> _WHAT YOU NEED TO DO_
Copy the first line of the material below and every later line through the line containing "from math import cos, radians, sin, sqrt", without any other output.

> _DATASET SECTION_

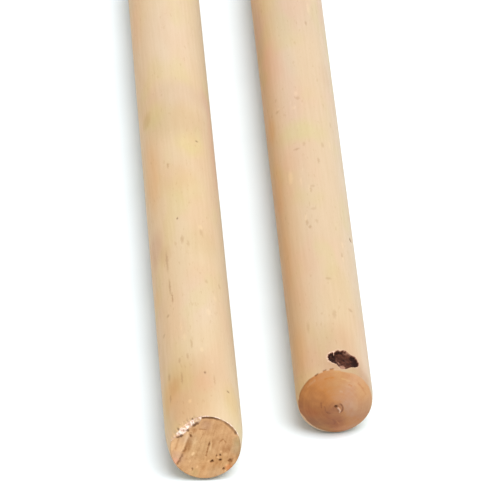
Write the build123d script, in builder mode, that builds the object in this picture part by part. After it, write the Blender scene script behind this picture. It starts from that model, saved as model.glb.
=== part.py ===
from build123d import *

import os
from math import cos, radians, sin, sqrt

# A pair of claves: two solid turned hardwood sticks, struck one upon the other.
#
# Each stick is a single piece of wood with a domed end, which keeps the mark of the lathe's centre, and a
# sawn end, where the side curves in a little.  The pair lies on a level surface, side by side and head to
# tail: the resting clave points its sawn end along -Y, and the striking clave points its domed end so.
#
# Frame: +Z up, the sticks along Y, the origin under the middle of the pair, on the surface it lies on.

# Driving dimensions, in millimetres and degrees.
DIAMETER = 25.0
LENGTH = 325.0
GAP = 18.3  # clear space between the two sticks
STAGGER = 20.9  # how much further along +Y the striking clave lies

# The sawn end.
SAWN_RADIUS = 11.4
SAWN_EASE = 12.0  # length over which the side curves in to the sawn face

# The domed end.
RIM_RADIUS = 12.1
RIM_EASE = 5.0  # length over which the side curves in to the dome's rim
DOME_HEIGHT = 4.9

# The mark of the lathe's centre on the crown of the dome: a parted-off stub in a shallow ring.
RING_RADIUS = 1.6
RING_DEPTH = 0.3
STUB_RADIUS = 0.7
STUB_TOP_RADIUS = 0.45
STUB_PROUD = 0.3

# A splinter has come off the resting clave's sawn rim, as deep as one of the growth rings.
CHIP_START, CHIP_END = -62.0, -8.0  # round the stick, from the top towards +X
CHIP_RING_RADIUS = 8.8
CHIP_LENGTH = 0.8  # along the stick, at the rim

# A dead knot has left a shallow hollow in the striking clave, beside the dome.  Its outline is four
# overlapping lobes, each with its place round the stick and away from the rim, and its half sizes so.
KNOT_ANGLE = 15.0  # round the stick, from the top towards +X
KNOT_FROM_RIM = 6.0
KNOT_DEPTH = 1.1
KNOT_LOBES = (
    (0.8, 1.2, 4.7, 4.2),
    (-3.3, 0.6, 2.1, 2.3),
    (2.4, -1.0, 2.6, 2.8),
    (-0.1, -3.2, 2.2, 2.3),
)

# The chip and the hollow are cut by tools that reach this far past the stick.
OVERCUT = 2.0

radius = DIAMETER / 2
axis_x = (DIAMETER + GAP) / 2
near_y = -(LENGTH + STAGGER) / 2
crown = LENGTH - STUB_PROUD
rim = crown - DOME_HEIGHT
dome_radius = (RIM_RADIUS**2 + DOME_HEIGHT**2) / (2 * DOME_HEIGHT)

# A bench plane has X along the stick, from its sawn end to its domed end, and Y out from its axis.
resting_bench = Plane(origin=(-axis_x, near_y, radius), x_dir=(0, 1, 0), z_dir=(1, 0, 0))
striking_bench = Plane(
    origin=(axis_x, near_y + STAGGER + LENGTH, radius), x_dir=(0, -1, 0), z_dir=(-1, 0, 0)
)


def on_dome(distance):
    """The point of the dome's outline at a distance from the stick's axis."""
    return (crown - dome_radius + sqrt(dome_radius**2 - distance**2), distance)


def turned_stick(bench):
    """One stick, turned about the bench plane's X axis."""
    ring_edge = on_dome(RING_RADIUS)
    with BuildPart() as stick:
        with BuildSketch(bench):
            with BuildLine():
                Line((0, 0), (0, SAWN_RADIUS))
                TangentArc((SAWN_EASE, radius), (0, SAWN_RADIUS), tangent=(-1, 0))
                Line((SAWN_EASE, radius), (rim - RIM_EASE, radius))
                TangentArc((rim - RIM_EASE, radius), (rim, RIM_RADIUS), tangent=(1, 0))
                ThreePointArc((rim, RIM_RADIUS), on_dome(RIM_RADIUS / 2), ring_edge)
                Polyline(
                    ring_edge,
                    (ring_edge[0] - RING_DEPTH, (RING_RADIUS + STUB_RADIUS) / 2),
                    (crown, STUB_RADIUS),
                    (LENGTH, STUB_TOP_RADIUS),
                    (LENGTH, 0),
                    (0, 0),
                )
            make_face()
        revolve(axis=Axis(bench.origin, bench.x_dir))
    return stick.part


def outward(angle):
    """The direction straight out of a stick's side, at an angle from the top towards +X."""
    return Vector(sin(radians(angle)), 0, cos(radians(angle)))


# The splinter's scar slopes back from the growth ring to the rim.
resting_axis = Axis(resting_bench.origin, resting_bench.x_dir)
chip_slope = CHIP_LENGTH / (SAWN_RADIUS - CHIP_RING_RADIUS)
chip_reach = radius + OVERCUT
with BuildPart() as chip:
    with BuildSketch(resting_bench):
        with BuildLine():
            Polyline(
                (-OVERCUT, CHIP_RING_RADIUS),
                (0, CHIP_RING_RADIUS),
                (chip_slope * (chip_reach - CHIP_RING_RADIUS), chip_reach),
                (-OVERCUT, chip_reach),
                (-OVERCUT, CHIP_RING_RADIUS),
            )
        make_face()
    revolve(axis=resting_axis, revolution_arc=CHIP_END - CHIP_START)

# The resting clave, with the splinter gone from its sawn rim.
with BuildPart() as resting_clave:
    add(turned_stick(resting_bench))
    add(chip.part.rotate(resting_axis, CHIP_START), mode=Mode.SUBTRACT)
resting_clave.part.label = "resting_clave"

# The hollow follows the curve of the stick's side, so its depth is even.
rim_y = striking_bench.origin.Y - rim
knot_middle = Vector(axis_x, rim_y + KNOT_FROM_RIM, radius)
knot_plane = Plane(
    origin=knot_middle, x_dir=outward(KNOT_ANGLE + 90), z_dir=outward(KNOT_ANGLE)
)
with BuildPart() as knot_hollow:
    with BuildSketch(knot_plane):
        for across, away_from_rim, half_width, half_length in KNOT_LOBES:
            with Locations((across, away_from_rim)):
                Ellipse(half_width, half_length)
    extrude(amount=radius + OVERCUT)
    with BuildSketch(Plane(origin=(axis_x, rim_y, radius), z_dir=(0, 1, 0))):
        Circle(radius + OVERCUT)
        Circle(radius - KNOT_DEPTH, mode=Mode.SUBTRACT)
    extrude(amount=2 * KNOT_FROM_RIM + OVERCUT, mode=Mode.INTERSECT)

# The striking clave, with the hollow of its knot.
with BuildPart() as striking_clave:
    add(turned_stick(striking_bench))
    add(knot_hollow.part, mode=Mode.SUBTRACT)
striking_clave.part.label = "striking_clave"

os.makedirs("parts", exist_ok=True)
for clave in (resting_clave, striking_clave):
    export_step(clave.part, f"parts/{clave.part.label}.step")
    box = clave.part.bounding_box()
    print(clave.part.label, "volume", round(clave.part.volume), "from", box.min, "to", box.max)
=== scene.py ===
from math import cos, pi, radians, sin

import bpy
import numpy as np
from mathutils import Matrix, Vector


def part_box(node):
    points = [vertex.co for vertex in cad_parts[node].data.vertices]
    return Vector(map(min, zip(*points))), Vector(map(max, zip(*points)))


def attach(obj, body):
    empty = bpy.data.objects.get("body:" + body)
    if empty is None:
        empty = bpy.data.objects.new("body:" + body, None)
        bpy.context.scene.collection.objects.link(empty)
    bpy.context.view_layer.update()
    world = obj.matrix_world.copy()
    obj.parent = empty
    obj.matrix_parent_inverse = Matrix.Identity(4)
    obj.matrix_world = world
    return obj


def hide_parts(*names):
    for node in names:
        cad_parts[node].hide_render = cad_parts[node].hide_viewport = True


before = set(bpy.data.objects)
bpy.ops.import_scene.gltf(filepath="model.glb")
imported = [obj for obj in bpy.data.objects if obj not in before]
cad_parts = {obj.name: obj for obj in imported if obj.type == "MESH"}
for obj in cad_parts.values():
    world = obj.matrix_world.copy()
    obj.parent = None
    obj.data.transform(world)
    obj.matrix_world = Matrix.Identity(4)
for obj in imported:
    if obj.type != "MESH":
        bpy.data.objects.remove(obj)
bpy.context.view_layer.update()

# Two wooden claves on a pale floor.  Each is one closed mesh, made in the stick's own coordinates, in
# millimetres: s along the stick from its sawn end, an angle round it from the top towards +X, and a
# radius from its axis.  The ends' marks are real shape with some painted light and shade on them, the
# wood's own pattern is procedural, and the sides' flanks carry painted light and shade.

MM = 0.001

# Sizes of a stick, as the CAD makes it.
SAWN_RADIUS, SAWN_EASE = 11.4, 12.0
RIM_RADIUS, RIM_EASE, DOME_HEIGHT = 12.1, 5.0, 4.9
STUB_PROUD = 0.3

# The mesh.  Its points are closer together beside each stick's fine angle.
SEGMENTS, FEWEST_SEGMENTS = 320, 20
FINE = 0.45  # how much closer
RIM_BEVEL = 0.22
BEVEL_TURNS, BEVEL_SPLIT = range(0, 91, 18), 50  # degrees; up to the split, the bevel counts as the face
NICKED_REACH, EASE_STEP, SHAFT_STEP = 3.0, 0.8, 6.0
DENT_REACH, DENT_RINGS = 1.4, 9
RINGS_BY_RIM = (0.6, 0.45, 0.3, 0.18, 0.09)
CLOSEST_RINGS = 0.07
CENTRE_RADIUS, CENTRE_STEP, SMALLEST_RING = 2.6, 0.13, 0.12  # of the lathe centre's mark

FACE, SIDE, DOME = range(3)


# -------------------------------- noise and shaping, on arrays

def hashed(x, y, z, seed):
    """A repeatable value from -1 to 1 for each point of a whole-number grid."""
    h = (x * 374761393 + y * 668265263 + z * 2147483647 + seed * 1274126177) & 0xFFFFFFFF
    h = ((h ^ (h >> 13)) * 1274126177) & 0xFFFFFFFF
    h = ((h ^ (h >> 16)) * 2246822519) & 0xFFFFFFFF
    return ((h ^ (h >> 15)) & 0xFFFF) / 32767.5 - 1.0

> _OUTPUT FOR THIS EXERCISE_
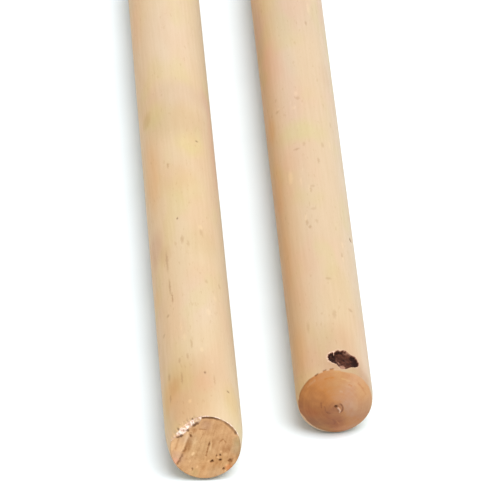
Write the build123d script, in builder mode, that builds the object in this picture part by part. After it, write the Blender scene script behind this picture. It starts from that model, saved as model.glb.
=== part.py ===
from build123d import *

import os
from math import cos, radians, sin, sqrt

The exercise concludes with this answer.